寒风渐起,大街小巷弥漫着烤山芋的香气,浓烈又熟悉。年幼的侄子犟着我姐,嚷嚷着要吃烤山芋,山芋个头不算大,一上称,太婆满心欢喜躁嚷着“14元”。这价格着实让我咋舌。
我对山芋的记忆是寡淡的,老家唤做红薯,和地里春生秋杀的野草一般,都是些平常物件。大片大片的日光下生长着,什么鸡鸭鹅禽都在地里啄食,也少有人驱逐,我是不待见它的,吃得多了,总会腻味。更何况,在那时的乡野,人们种红薯,绝对不是为了自己食用。整个童年岁月,甚至潜意识固化的以为红薯就是六畜兴旺的一种饲料。

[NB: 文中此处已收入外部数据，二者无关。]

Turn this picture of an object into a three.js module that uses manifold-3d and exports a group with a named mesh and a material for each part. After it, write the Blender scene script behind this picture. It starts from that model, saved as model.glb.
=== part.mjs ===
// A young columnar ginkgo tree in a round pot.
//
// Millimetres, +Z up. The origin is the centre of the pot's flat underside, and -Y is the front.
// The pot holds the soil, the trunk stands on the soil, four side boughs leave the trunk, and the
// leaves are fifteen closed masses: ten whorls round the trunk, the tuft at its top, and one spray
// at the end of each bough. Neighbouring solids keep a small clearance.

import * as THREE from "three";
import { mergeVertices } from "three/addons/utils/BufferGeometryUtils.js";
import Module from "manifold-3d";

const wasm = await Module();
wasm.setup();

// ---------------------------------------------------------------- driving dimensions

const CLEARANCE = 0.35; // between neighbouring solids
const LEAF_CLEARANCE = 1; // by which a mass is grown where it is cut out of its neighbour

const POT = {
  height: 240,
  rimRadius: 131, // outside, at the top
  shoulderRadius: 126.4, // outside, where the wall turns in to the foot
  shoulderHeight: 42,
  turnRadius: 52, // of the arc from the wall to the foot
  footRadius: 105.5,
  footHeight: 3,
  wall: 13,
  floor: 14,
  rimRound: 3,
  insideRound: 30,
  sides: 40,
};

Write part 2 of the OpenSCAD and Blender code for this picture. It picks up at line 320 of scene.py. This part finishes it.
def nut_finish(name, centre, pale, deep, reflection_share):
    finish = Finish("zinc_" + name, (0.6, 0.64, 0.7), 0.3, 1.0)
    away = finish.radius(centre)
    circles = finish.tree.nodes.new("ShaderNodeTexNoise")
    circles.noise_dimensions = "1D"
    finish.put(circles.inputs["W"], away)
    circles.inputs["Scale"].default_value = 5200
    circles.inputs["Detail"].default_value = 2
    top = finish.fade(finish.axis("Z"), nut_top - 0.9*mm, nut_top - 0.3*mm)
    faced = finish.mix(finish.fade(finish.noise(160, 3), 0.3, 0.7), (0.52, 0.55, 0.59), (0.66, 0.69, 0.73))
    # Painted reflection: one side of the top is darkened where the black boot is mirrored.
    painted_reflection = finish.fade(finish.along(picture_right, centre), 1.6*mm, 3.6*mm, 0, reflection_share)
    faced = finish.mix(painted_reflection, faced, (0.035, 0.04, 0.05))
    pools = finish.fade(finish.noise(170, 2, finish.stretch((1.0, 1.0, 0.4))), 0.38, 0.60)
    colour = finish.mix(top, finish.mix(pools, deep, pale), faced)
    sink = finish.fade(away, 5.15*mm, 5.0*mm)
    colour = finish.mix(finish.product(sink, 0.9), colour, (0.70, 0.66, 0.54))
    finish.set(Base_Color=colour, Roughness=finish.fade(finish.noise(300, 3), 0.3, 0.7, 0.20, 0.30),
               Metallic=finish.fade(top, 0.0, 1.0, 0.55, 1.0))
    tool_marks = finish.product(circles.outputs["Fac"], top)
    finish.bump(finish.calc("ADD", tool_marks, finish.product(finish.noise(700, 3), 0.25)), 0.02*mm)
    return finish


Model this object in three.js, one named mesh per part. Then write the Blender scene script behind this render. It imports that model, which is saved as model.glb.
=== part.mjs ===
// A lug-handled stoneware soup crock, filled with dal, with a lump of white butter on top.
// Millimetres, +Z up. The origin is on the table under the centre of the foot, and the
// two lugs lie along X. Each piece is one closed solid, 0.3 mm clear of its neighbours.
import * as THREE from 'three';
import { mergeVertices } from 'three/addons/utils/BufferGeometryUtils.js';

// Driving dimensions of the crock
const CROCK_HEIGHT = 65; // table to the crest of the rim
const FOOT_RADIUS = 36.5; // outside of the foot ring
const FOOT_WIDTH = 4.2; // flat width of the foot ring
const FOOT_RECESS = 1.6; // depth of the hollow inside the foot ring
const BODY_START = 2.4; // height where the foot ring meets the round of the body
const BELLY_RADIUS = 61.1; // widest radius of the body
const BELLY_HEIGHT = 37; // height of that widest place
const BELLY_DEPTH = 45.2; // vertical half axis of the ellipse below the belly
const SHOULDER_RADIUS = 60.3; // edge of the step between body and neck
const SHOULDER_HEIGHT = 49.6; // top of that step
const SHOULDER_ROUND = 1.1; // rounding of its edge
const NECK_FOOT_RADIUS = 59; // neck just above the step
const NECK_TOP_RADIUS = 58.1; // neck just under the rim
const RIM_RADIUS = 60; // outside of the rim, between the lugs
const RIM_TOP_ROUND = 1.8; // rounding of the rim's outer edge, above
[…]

记忆里隆冬橘涂的日子里,家里一成不变的早餐绝对少不了这红薯粥,其实不止是我家,这种如出一辙的生活习惯仿佛辐射了整个村。丰收的日子里,家家那屋后的地窖里堆满了红薯,翻过的地里遗留着一些歪瓜裂枣的小红薯。我妈总在备好了猪食后挑选出几个色泽更鲜艳,果肉饱满的红薯,粗狂的三下五除二就丢进沸水里,熬粥。她对红薯是情有独钟的。多少个暮色里,她与左邻右舍在乡村的小路上唠嗑,唠到夜宵时,她们才言犹未尽的不舍离去。夜宵多好凑合,她会在路边随便掐一把红薯叶,也不会管是谁家的。我有时会打趣到“你又偷别人的红薯叶”她只会一脸鄙夷不屑。是的,在那里人们互赠瓜果蔬菜,一地红薯叶,算不得什么值得计较的事。好比那片闲花野草,永生永世的生长着,属于这家,也属于那家。
女孩儿们都爱用红薯叶的茎根一截一截掰断,靠着外层的薄皮藕断丝连着,戴在头上,戴在脖子上,手腕上;满村满村笑着,疯着,眉目含烟,花般笑靥。大人们忙着收花生,扎柴堆;粮食入仓,牲畜进圈,谁有空搭理我们呢。
时隔多年,万万没想到这其貌不扬的红薯居然在这城市里洋气得不一般,我掰开一点,那滋味是蜜饯似的甜,外焦里嫩的香,那是故土的味道。
我仿佛看见了从前那瞳朦时分灶前的袅袅炊烟,灶膛的火苗乱窜;风箱吱吱嘎嘎,柴灰落满了老人们的白发。看得见长茅和斑竹在山坳里嬉闹,碧云黄叶,暖阳倾泻;整村的人在地里挖红薯,挖得乏了就把锄子挖进泥土固定下来,一屁股瘫坐在锄杆上。看得见被洗净后还挂着水珠的红薯,在石磨纱布的配合下,慢慢被碾碎过滤成细若微尘的红薯淀粉。那过程,叫一个治愈。
星霜荏苒,如今想起它来竟别具一番的风味;它平平无奇,却也把童年丰盈得不一般。